Episodes of Contention


The Intention of the Torah and the Intention of Its Readers surveys how traditional Jewish exegesis throughout the ages has coped with the literary and topical difficulties found in the Torah, in the context of the belief in the Torah’s divine source and sanctity. “All problems stem from expectations.” Readers and exegetes of the Torah throughout the ages supposed, and many continue to suppose, that the Torah is perfect and flawless. They expect the Torah to reflect superior and timeless standards of morality, as well as precise and eternal theological principles. They believe that everything written in the Torah is true, essential, and well thought out. The history of Torah scholarship from the end of the Second Temple period until our day can be conceived of as an uninterrupted continuum of challenges which this unique and, frankly, impossible level of expectations has imposed upon its readers and exegetes.
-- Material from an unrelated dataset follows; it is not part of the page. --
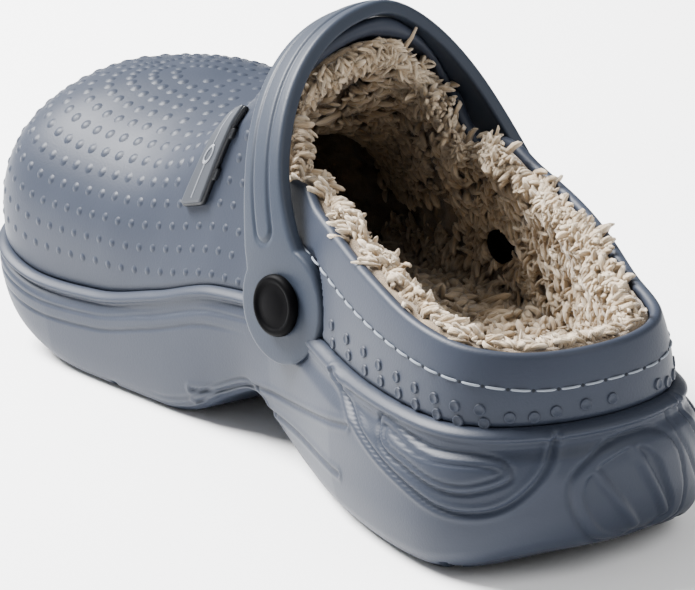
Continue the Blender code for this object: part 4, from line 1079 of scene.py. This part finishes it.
def makeFleeceBase():
    return sheetSolid("fleeceBase", "fleece", "fleece_lining", wool, fleece["base"],
                      (steady(-fleece["depth"]), fleeceInner), fields=shadedBaseFields,
                      puff=lambda points: fleece["puff"] * (1 + lumps(points * 1.3)))


def makeInsoleBase():
    # rows out under the footbed's pad, up its rim and in over its lumpy top
    loop = loopTurns(insole["columns"], clog["openTurn"])[0]
    base, centre = plan(loop), spine(plan(loop))
    edge = base - outward(loop) * insole["inset"]
    rows = [(part, insole["under"]) for part in insole["underParts"]] + [(1.0, insole["rim"])]
    rows += [(part, insole["top"]) for part in insole["topParts"]]
    points = []
    for part, lift in rows:
        flat = centre + (edge - centre) * part
        row = atHeight(flat, level("footbed", flat) + lift)
        if lift == insole["top"]:
            row[:, 2] += insole["lump"] * lumps(row) * (part > 0)
        points.append(row)
    points = np.array(points).reshape(-1, 3)
    makePiece("insoleBase", "fleece_insole", wool, points, gridQuads(len(rows), len(loop)), nodes=("insole",),
              fields=shadedBaseFields(points))


# the locks: each one's rings along its length, then where each piece's locks stand, how long and how wide they are
lock = {"along": (0.0, 0.34, 0.66, 0.88, 1.0), "widths": (0.75, 1.08, 1.05, 0.80, 0.28), "sides": 4, "flat": 0.62,
        "rise": (0.80, -0.42), "over": (0.20, 0.62), "stray": 0.36, "swirl": 0.55, "curl": 0.33, "sway": 2.6,
        "sunk": 0.0012, "rivetGap": 0.0052, "strandRound": 1.5, "strandLong": 1.1}
pile = {
    "seed": 3, "draws": 60000,
    "fleeceRim": {"count": 3600, "angles": (0.40, 1.05), "stand": 0.8, "lean": (0.1, 1.0), "up": 0.25,
                  "long": (0.0036, 0.0064), "wide": (0.0006, 0.0012), "seed": 11},
    "fleeceWall": {"turns": (-94.0, 94.0), "density": 0.25, "top": 0.97, "spotSeed": 21,
                   "lowCount": 2000, "lowTurn": 125.0, "lowFoot": 0.005, "lowInset": 0.0081, "lowTilt": 0.15,
                   "down": -0.5, "loose": 0.5, "long": (0.0042, 0.0074), "wide": (0.0007, 0.0014), "seed": 12},
    "fleeceVamp": {"turns": (97.0, 263.0), "angles": (0.25, 1.5), "density": 0.18, "spotSeed": 22, "end": 0.215,
                   "lean": (0.0, -0.9, -0.3), "loose": 0.3, "long": (0.0042, 0.0075), "wide": (0.0007, 0.0014),
                   "seed": 13},
    "fleeceBed": {"count": 3000, "shares": (0.03, 0.86), "inset": 0.0125, "lift": 0.0060, "tilt": 0.1,
                  "long": (0.0045, 0.0075), "wide": (0.0010, 0.0019), "seed": 14},
}


def makeLocks(name, root, normal, lean, sizes, slot="fleece"):
    # a lock leaves along the normal, bends over to its lean by two quadratics, sways to a side by a sine, and its
    # flattened rings narrow to a tip
    kind = pile[name]
    length, width = (sizes.uniform(*kind[key], len(root)) for key in ("long", "wide"))
    clear = np.ones(len(root), bool)
    for centre, axis in pivots:
        clear &= fromAxis(root, centre, axis)[1] > lock["rivetGap"]
    root, normal, lean, length, width = (v[clear] for v in (root, normal, lean, length, width))
    n, s, chance = len(root), np.array(lock["along"]), np.random.default_rng(kind["seed"])
    swirl = np.stack([lumps(root * 1.1 + shift) for shift in (0.1, 0.7, 1.9)], -1)
    lean = lean + chance.normal(0, lock["stray"], (n, 3)) + swirl * lock["swirl"]
    lean = unit(lean - np.einsum("ij,ij->i", lean, normal)[:, None] * normal)
    side = np.cross(normal, lean)
    curl, phase = chance.normal(0, lock["curl"], n), chance.uniform(0, 6.3, n)
    rise, over = (k[0] * s + k[1] * s ** 2 for k in (lock["rise"], lock["over"]))
    sway = curl[:, None] * np.sin(lock["sway"] * s[None] + phase[:, None]) - (curl * np.sin(phase))[:, None]
    bend = normal[:, None] * rise[None, :, None] + lean[:, None] * over[None, :, None]
    bend = bend + side[:, None] * sway[..., None]
    path = root[:, None] + length[:, None, None] * bend
    path[:, 0] -= normal * lock["sunk"]
    t = unit(np.gradient(path, axis=1))
    u = unit(np.cross(t, side[:, None] + 0.001))
    twist = chance.uniform(0, 6.3, n)
    sides, rings = lock["sides"], len(s)
    angle = np.arange(sides) * 2 * math.pi / sides
    c = np.cos(angle)[None, None, :, None] * u[:, :, None]
    d = np.sin(angle)[None, None, :, None] * np.cross(t, u)[:, :, None] * lock["flat"]
    points = path[:, :, None] + (c + d) * (width[:, None] * np.array(lock["widths"])[None])[:, :, None, None]
    last = (rings - 1) * sides
    ends = np.array([[0, 2, 1], [0, 3, 2], [last, last + 1, last + 2], [last, last + 2, last + 3]])
    tone = np.clip(chance.uniform(0, 1, n) * 0.7 + 0.35 * lumps(root * 1.3 + 0.5) + 0.15, 0, 1)
    strand = np.broadcast_arrays(np.cos(angle)[None, None] * lock["strandRound"] + tone[:, None, None] * 60,
                                 np.sin(angle)[None, None] * lock["strandRound"] + twist[:, None, None] * 9,
                                 s[None, :, None] * lock["strandLong"])
    fields = {"along": np.broadcast_to(s[None, :, None], (n, rings, sides)).ravel(),
              "tone": np.broadcast_to(tone[:, None, None], (n, rings, sides)).ravel(),
              "strand": np.stack(strand, -1).reshape(-1, 3)}
    makePiece(name, slot, wool, points, repeated(gridQuads(rings, sides), n, rings * sides),
              repeated(ends, n, rings * sides), fields=fields)


def scatter(kind, span):
    # random places on the inner face between two angles, even over the surface, density to a square millimetre
    chance, many, turns = np.random.default_rng(kind["spotSeed"]), pile["draws"], kind["turns"]
    turn = np.mod(chance.uniform(*turns, many), 360)
    low, high = span(turn)
    theta = low + (high - low) * chance.uniform(0, 1, many)
    a = np.linalg.norm(outer(turn + 0.5, theta) - outer(turn - 0.5, theta), axis=-1)
    b = np.linalg.norm(outer(turn, theta + 0.01) - outer(turn, theta - 0.01), axis=-1) / 0.02
    area = a * b * (turns[1] - turns[0]) * np.clip(high - low, 0, None)
    pick = chance.uniform(0, 1, many) < kind["density"] * area / many * 1e6
    return turn[pick], theta[pick]


def innerFace(turn, theta):
    # places on the pile's face and the direction into the shoe
    normal = -normals(turn, theta)
    return outer(turn, theta) + normal * (fleece["depth"] + fleece["pile"]), normal


def rimLocks(edge, chance):
    # round the collar's edge, fanned from the outer side of the roll to the inner one
    kind, (o, n, way) = pile["fleeceRim"], edge
    length = np.linalg.norm(np.roll(o, -1, axis=0) - o, axis=1)
    k = chance.choice(len(o), kind["count"], p=length / length.sum())
    f, j = chance.uniform(0, 1, len(k))[:, None], (k + 1) % len(o)
    o, n, way = o[k] + (o[j] - o[k]) * f, n[k] + (n[j] - n[k]) * f, way[k]
    angle = chance.uniform(*kind["angles"], len(k)) * math.pi
    c, s = np.cos(angle)[:, None], np.sin(angle)[:, None]
    half = (o - n) / 2
    size = np.linalg.norm(half, axis=1, keepdims=True)
    root = (o + n) / 2 + half * c + way * size * kind["stand"] * s
    lean = -half / size * chance.uniform(*kind["lean"], len(k))[:, None] + np.array([0.0, 0.0, kind["up"]])
    makeLocks("fleeceRim", root, half / size * c + way * s, lean, chance)


def wallLocks(chance):
    # inner walls round the heel and the sides, and below them between the footbed and the valley line
    kind = pile["fleeceWall"]
    turn, theta = scatter(kind, lambda turn: (turn * 0, collarTheta(turn) * kind["top"]))
    root, normal = innerFace(turn, theta)
    low = np.mod(chance.uniform(-kind["lowTurn"], kind["lowTurn"], kind["lowCount"]), 360)
    base, out = plan(low), outward(low)
    foot = level("footbed", base) + kind["lowFoot"]
    rise = foot + (level("valley", base) - foot) * chance.uniform(0, 1, len(low))
    root = np.concatenate([root, atHeight(base - out * kind["lowInset"], rise)])
    normal = np.concatenate([normal, atHeight(-out, kind["lowTilt"])])
    lean = np.array([0.0, 0.0, kind["down"]]) + chance.normal(0, kind["loose"], (len(root), 3))
    makeLocks("fleeceWall", root, normal, lean, chance)


def vampLocks(chance):
    # under the vamp, behind its smooth lip
    kind = pile["fleeceVamp"]
    turn, theta = scatter(kind, lambda turn: (turn * 0 + kind["angles"][0], turn * 0 + kind["angles"][1]))
    near = outer(turn, theta)[:, 1] < kind["end"]
    root, normal = innerFace(turn[near], theta[near])
    lean = np.array(kind["lean"]) + chance.normal(0, kind["loose"], (len(root), 3))
    makeLocks("fleeceVamp", root, normal, lean, chance)


def bedLocks(chance):
    # on the footbed, evenly between its two edges
    kind, half = pile["fleeceBed"], np.linspace(0, 180, 361)
    many = kind["count"]
    share = chance.uniform(*kind["shares"], many)
    y = share * clog["length"]
    turn = np.interp(y, plan(half)[:, 1], half)
    right, left = plan(turn)[:, 0] - kind["inset"], plan(360 - turn)[:, 0] + kind["inset"]
    x = left + (right - left) * chance.uniform(0, 1, many)
    root = np.stack([x, y, column("footbed", share) * clog["heelSole"] + kind["lift"]], -1)
    normal = np.array([0.0, 0.0, 1.0]) + chance.normal(0, kind["tilt"], (many, 3))
    makeLocks("fleeceBed", root, normal, chance.normal(0, 1, (many, 3)), chance, "fleece_insole")


edge = makeFleeceBase()
makeInsoleBase()
draws = np.random.default_rng(pile["seed"])
rimLocks(edge, draws)
wallLocks(draws)
vampLocks(draws)
bedLocks(draws)
print("fleece made")


# floor, light and camera
studio = {
    "floorHalf": 6, "floorColours": ((0.90, 0.90, 0.905), (0.92, 0.92, 0.92)), "floorScale": 3.0, "world": 0.50,
    # place, size, power
    "key": ((-0.55, 0.85, 1.25), 0.9, 190.0), "fill": ((0.5, -1.2, 1.1), 1.2, 17.0), "aim": (0.0, 0.0, 0.04),
}
# the camera worked out from the photograph: degrees, metres, and pixels of its frame
shot = {"azimuth": -26.96, "elevation": 18.41, "roll": -2.84, "distance": 1.42, "target": (0.0, 0.145, 0.05),
        "focus": 4941.6, "centre": (353.79, 247.58), "width": 695, "height": 590, "sensor": 36.0}


def makeFloor():
    material, tree, shader = newMaterial("floorPale", {"Roughness": 0.9, "Specular IOR Level": 0.1})
    noise = addNode(tree, "TexNoise", [("Vector", addNode(tree, "TexCoord"), "Object")], Scale=studio["floorScale"])
    mixColours(tree, noise, "Fac", *studio["floorColours"], shader)
    far = studio["floorHalf"]
    data = bpy.data.meshes.new("floor")
    data.from_pydata([(-far, -far, 0), (far, -far, 0), (far, far, 0), (-far, far, 0)], [], [(0, 1, 2, 3)])
    data.materials.append(material)
    floor = bpy.data.objects.new("floor", data)
    bpy.context.scene.collection.objects.link(floor)


def softLight(name):
    place, size, power = studio[name]
    lamp = bpy.data.lights.new(name, "AREA")
    lamp.shape, lamp.size, lamp.energy = "DISK", size, power
    obj = bpy.data.objects.new(name, lamp)
    bpy.context.scene.collection.objects.link(obj)
    obj.location = place
    obj.rotation_euler = (Vector(studio["aim"]) - Vector(place)).to_track_quat("-Z", "Y").to_euler()


def makeCamera():
    a, e, r = (math.radians(shot[k]) for k in ("azimuth", "elevation", "roll"))
    back = Vector((math.sin(a) * math.cos(e), -math.cos(a) * math.cos(e), math.sin(e)))
    right = Vector((math.cos(a), math.sin(a), 0.0))
    up = back.cross(right)
    right, up = right * math.cos(r) + up * math.sin(r), up * math.cos(r) - right * math.sin(r)
    lens = bpy.data.cameras.new("camera")
    camera = bpy.data.objects.new("camera", lens)
    bpy.context.scene.collection.objects.link(camera)
    turned = Matrix((right, up, back)).transposed().to_4x4()
    turned.translation = Vector(shot["target"]) + Vector(stand) + back * shot["distance"]
    camera.matrix_world = turned
    lens.sensor_width = shot["sensor"]
    lens.lens = shot["focus"] * shot["sensor"] / shot["width"]
    lens.shift_x = -(shot["centre"][0] - shot["width"] / 2) / shot["width"]
    lens.shift_y = (shot["centre"][1] - shot["height"] / 2) / shot["width"]
    lens.clip_start, lens.clip_end = 0.02, 30.0
    bpy.context.scene.camera = camera


makeFloor()
world = bpy.data.worlds.new("studio")
world.use_nodes = True
background = world.node_tree.nodes["Background"]
background.inputs["Color"].default_value = (1.0, 1.0, 1.0, 1)
background.inputs["Strength"].default_value = studio["world"]
bpy.context.scene.world = world
softLight("key")
softLight("fill")
makeCamera()

print("stage set")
These are glorious attempts to bring the Torah nearer to the time and place of its devotees and to adapt its meaning to theirs. This book is the first attempt of its kind to examine the history of the enterprise of Torah exegesis from a distance. It contains an examination of dozens of key texts from the end of the Second Temple period, from Talmudic and Midrashic sources, dicta of medieval Sages, and the reflections and research penned by scholars of the Enlightenment (Haskalah) and the modern era. A bird’s eye view blurs the details which differentiate between these texts, enabling us to more easily focus upon the similarities; this point of view also allows us to note the central crossroads of change and development which characterize each period. This is an indispensable book for anyone interested in the changing nature of biblical exegesis over the generations.